Document Type : Research Paper
Authors
1 Assistant Professor, Faculty of Engineering, Department of Civil Engineering, University of Birjand, Birjand, Iran
2 Ph.D. Candidate of Water Resources Engineering and Management, Department of Civil Engineering, Faculty of Engineering, University of Birjand, Birjand, Iran
Abstract
Accurate precipitation estimation in hyper-arid regions is fundamentally challenged by sparse observational networks and complex atmospheric dynamics. This study evaluates and corrects the errors of IMERG (Final V07) and GSMaP satellite precipitation products using 18 years (2005–2023) of daily synoptic data from Birjand, representing the hyper-arid climate of eastern Iran. Baseline evaluations indicated that GSMaP outperformed IMERG in continuous metrics (RMSE = 3.25 vs. 4.40 mm/day); however, both exhibited systematic underestimation, primarily driven by sub-cloud evaporation (the Virga effect). Categorically, IMERG demonstrated higher detection sensitivity (POD = 0.763), whereas GSMaP more effectively minimized false alarms. Bivariate density analysis revealed a notable finding: absolute estimation errors are significantly driven by surface thermodynamic conditions (maximum temperature and relative humidity, P-value < 0.01), while the dynamic impact of wind speed was statistically insignificant.
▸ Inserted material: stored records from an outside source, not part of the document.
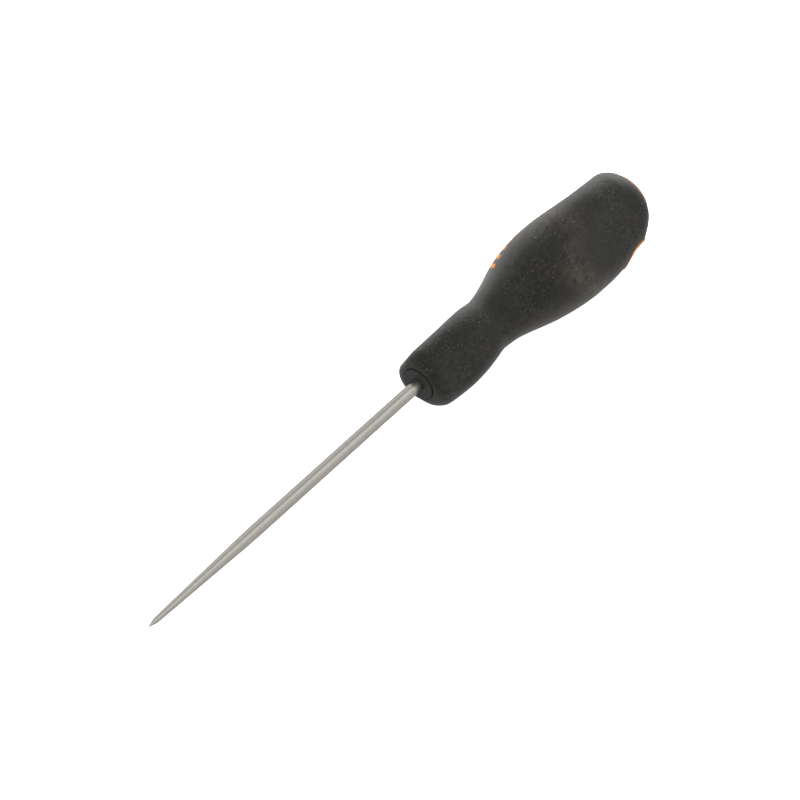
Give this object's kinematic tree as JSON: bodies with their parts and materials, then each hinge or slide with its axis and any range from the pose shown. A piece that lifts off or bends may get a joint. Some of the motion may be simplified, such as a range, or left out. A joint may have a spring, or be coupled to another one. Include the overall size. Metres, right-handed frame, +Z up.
{
  "type": "scratch awl",
  "caption": "Scratch awl lying down: round steel shank tapering to a sharp point, three-sided soft black handle with an orange-lined hanging hole, orange marks and an orange butt disc.",
  "frame": {"origin": "centre of the object's footprint on the surface it lies on", "axes": "+X along the tool towards the butt, +Z up, +Y to the side; the tool lies on one flat side of its handle and on its point, so its own axis falls about 4 degrees towards -X"},
  "size_m": [0.2234, 0.0312, 0.0317],
  "materials": {
    "steel": "satin, turned",
    "black_plastic": "moulded, slightly glossy",
    "orange_plastic": "moulded, satin",
    "black_rubber": "matt, lightly dusty"
  },
  "bodies": {
    "root": {"blade": "steel", "core": "black_plastic", "colour_shell": "orange_plastic", "soft_grip": "black_rubber", "end_cap": "orange_plastic"}
  },
  "joints": []
}
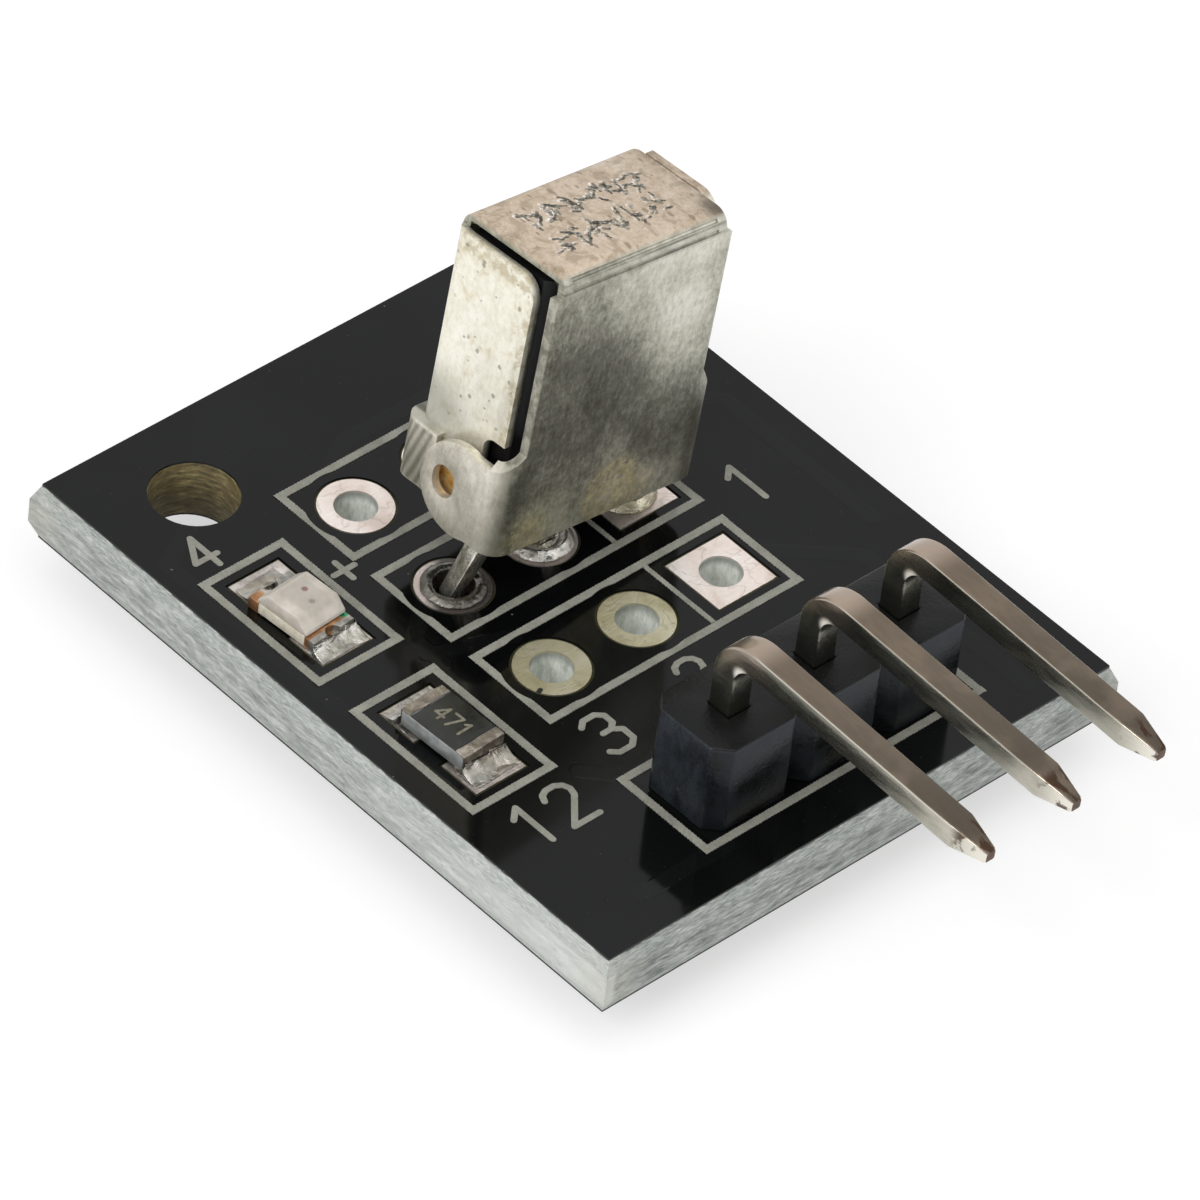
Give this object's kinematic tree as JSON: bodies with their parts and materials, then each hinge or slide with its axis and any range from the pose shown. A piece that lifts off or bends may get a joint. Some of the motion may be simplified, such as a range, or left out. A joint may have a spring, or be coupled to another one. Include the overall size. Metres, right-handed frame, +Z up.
{
  "type": "infrared receiver module",
  "caption": "Small black circuit board with a metal-shielded infrared receiver on legs, a right-angle pin header, a chip light and a chip resistor.",
  "frame": {"origin": "middle of the circuit board's underside", "axes": "+Z up out of the component side, -Y the way the header pins point, +X towards the square pads"},
  "size_m": [0.0154, 0.024, 0.0117],
  "materials": {
    "fibre_core": "rough snapped edges",
    "black_mask": "glossy",
    "grey_ink": "matt",
    "plated_pads": "tinned, slightly tarnished",
    "header_plastic": "satin",
    "pin_metal": "tinned, drawn",
    "solder": "bright",
    "tinned_sheet": "mottled tin",
    "receiver_epoxy": "smooth",
    "leg_metal": "tinned",
    "led_base_board": "matt",
    "led_epoxy": "milky, translucent",
    "led_metal": "bare copper",
    "resistor_ceramic": "matt",
    "resistor_glass": "satin",
    "cap_metal": "tinned"
  },
  "bodies": {
    "root": {"circuit_board": "fibre_core", "solder_mask_top": "black_mask", "solder_mask_bottom": "black_mask", "printed_frames": "grey_ink", "spare_holes_far": "plated_pads", "receiver_holes": "plated_pads", "spare_holes_near": "plated_pads", "header_holes": "plated_pads", "led_pads": "plated_pads", "resistor_pads": "plated_pads", "header_housing": "header_plastic", "header_pin_1": "pin_metal", "header_pin_2": "pin_metal", "header_pin_3": "pin_metal", "header_solder": "solder", "receiver_shield": "tinned_sheet", "receiver_body": "receiver_epoxy", "receiver_leg_1": "leg_metal", "receiver_leg_2": "leg_metal", "receiver_leg_3": "leg_metal", "receiver_solder_1": "solder", "receiver_solder_2": "solder", "receiver_solder_3": "solder", "led_base": "led_base_board", "led_lens": "led_epoxy", "led_terminals": "led_metal", "led_solder": "solder", "resistor_body": "resistor_ceramic", "resistor_coat": "resistor_glass", "resistor_caps": "cap_metal", "resistor_solder": "solder"}
  },
  "joints": []
}
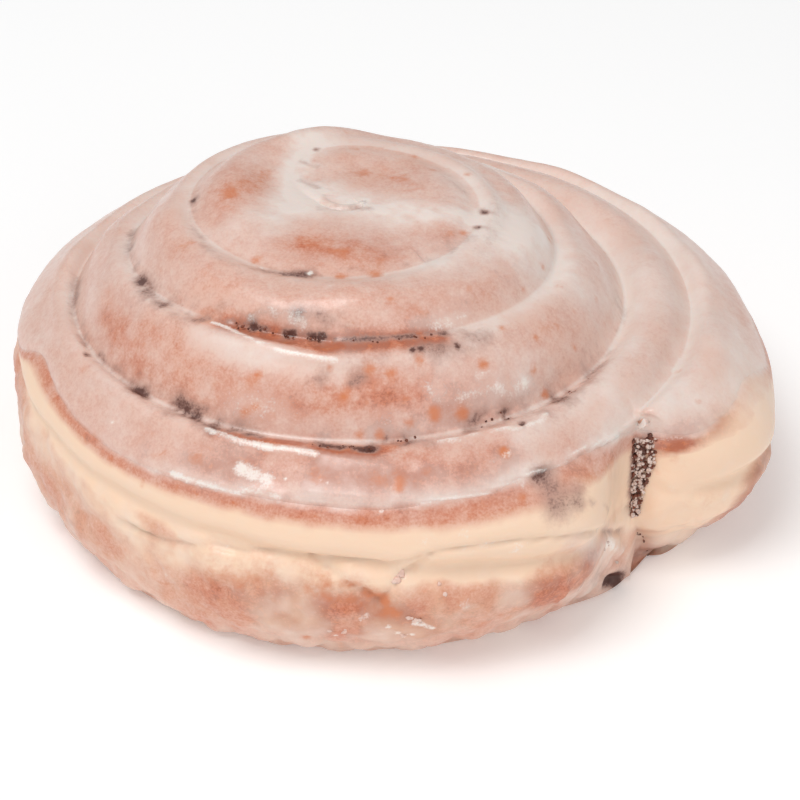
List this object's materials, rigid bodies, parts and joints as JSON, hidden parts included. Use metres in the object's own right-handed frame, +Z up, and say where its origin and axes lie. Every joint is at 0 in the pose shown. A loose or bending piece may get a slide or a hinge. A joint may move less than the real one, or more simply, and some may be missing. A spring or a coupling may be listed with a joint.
{
  "type": "cinnamon roll",
  "caption": "Glazed, fried cinnamon roll: a strip of dough wound into a domed, flat-footed spiral with a layer of cinnamon filling between its coils.",
  "frame": {"origin": "centre of the bounding box's underside, on the surface the roll rests on", "axes": "+Z up; -Y towards the picture's viewer; +X to the viewer's right, along the roll's longest extent"},
  "size_m": [0.1152, 0.1049, 0.0506],
  "materials": {
    "glazed_dough": "fried dough under a thin sugar glaze",
    "cinnamon_filling": "moist ground cinnamon and sugar"
  },
  "bodies": {
    "root": {"dough_coil": "glazed_dough", "cinnamon_filling": "cinnamon_filling"}
  },
  "joints": []
}
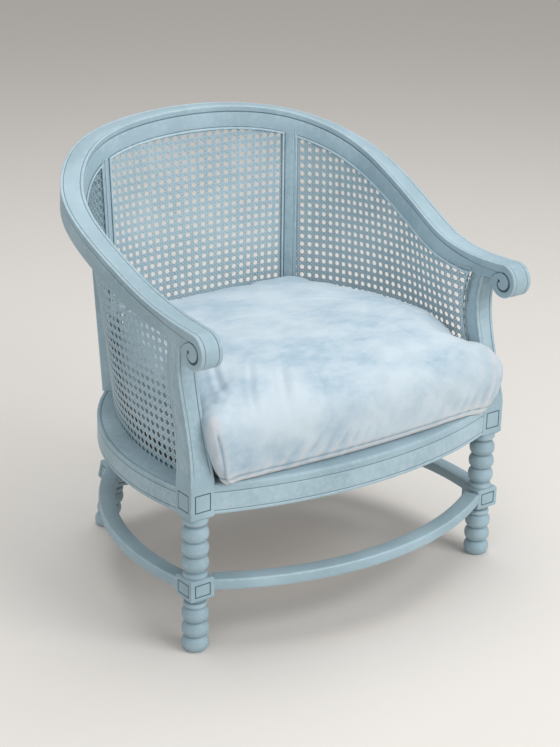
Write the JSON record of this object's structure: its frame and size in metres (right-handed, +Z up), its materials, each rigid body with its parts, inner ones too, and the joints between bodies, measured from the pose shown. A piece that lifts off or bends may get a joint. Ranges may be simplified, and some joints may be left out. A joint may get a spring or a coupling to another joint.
{
  "type": "cane armchair",
  "caption": "Painted tub armchair with a curved cane back, scrolled arms, bobbin-turned legs, a bowed ring of stretchers and a thick loose seat cushion",
  "frame": {"origin": "on the floor under the middle of the chair's width and depth", "axes": "+X to the right of someone who stands in front and looks at the chair, +Y from the front to the back, +Z up"},
  "size_m": [0.6566, 0.5877, 0.7327],
  "materials": {
    "painted_wood": "chalky blue-grey paint with worn edges",
    "painted_cane": "cane and reed under the same paint",
    "bare_wood": "unpainted hardwood and plywood",
    "dowel_wood": "plain beech",
    "screw_steel": "plain zinc",
    "cushion_fabric": "pale washed blue velvet",
    "cushion_filling": "foam with a soft wrap"
  },
  "bodies": {
    "frame": {"back_crest_rail": "painted_wood", "left_arm_rail": "painted_wood", "right_arm_rail": "painted_wood", "left_front_post": "painted_wood", "right_front_post": "painted_wood", "left_rear_leg": "painted_wood", "right_rear_leg": "painted_wood", "left_rear_post": "painted_wood", "right_rear_post": "painted_wood", "front_seat_rail": "painted_wood", "left_seat_rail": "painted_wood", "right_seat_rail": "painted_wood", "back_seat_rail": "painted_wood", "front_stretcher": "painted_wood", "left_stretcher": "painted_wood", "right_stretcher": "painted_wood", "back_stretcher": "painted_wood", "back_cane_panel": "painted_cane", "left_cane_panel": "painted_cane", "right_cane_panel": "painted_cane", "back_cane_spline": "painted_cane", "left_cane_spline": "painted_cane", "right_cane_spline": "painted_cane", "seat_deck": "bare_wood", "left_front_corner_block": "bare_wood", "right_front_corner_block": "bare_wood", "left_rear_corner_block": "bare_wood", "right_rear_corner_block": "bare_wood", "corner_block_screws": "screw_steel", "seat_rail_dowels": "dowel_wood", "crest_dowels": "dowel_wood", "stretcher_dowels": "dowel_wood", "leg_dowels": "dowel_wood", "post_dowels": "dowel_wood"},
    "cushion": {"cushion_cover": "cushion_fabric", "cushion_insert": "cushion_filling"}
  },
  "joints": [
    {"name": "cushion_lift", "type": "slide", "parent": "frame", "child": "cushion", "axis": [0, 0, 1], "range_m": [0, 0.06]}
  ]
}
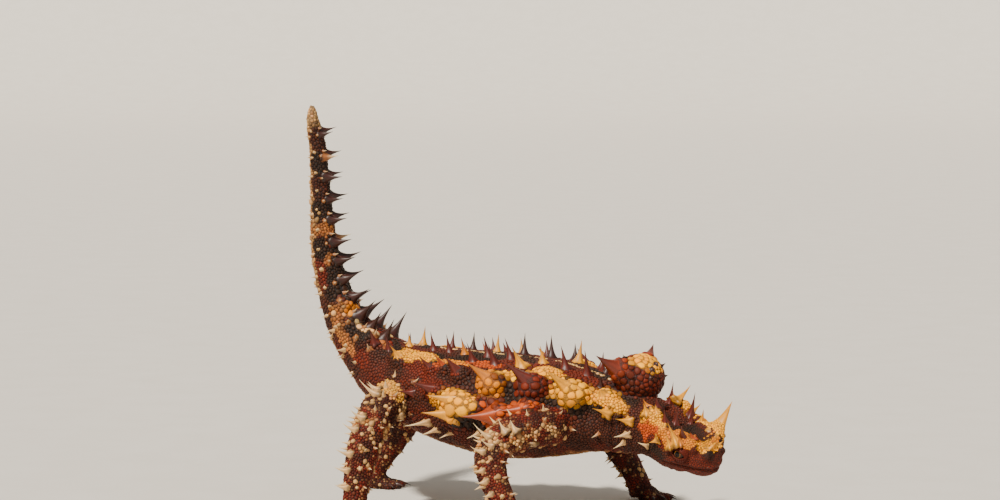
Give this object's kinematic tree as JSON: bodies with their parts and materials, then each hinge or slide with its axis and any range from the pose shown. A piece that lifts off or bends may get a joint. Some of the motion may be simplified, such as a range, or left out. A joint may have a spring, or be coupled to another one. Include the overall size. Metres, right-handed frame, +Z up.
{
  "type": "thorny devil",
  "caption": "Life-size still thorny devil lizard, standing with its tail raised and head lowered, covered in conical thorns, with a knob behind the head.",
  "frame": {"origin": "on the floor below the middle of the bounding box, at the level of the soles", "axes": "+X forwards at the hips, +Y to the animal's left, +Z up"},
  "size_m": [0.1088, 0.0912, 0.1037],
  "materials": {
    "tail_skin": "dry scaly hide, near-black brown with cream and russet bumps",
    "body_skin": "dry scaly hide in patches of ochre yellow, russet and dark brown",
    "limb_skin": "dry scaly hide, brown and russet with cream bumps",
    "face_skin": "dry fine-scaled hide, russet with ochre patches",
    "knob_skin": "dry coarse-scaled hide, dark brown with an ochre top",
    "horn": "horny scale, satin, ochre with a brown tip",
    "eye": "wet dark brown"
  },
  "bodies": {
    "root": {"tail_tip": "tail_skin", "tail_middle": "tail_skin", "tail_base": "tail_skin", "hips": "body_skin", "belly": "body_skin", "chest": "body_skin", "neck": "body_skin", "upper_arm_right": "limb_skin", "upper_arm_left": "limb_skin", "forearm_right": "limb_skin", "forearm_left": "limb_skin", "forefoot_right": "limb_skin", "forefoot_left": "limb_skin", "thigh_right": "limb_skin", "thigh_left": "limb_skin", "shank_right": "limb_skin", "shank_left": "limb_skin", "hindfoot_right": "limb_skin", "hindfoot_left": "limb_skin", "head": "face_skin", "lower_jaw": "face_skin", "nuchal_knob": "knob_skin", "brow_horn_right": "horn", "brow_horn_left": "horn", "knob_horn_right": "horn", "knob_horn_left": "horn", "eye_right": "eye", "eye_left": "eye"}
  },
  "joints": []
}
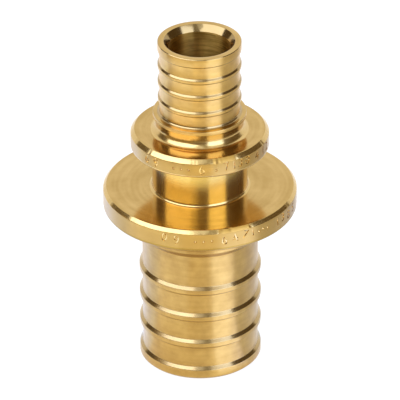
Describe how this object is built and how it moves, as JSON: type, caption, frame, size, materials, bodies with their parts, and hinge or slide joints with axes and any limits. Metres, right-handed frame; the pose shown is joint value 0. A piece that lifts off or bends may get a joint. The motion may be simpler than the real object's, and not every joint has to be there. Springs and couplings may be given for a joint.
{
  "type": "pex reducing coupling",
  "caption": "Turned brass reducing coupling for plastic pipe, with a large and a small ringed spigot, two flanges, a plain waist and a bore right through.",
  "frame": {"origin": "centre of the open end of the large spigot, which the coupling stands on", "axes": "+Z along the bore axis from the large spigot to the small one, +Y away from the viewer"},
  "size_m": [0.034, 0.034, 0.0622],
  "materials": {
    "brass": "turned, satin with fine rings from the tool"
  },
  "bodies": {
    "root": {"coupling_body": "brass"}
  },
  "joints": []
}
Finally, applying a multiple linear regression (MLR) bias correction framework incorporating these meteorological covariates successfully reduced IMERG's RMSE by 14.1%. The findings demonstrate that integrating surface thermodynamic data with satellite retrieval algorithms via regression models substantially mitigates precipitation uncertainties in data-scarce hyper-arid basins.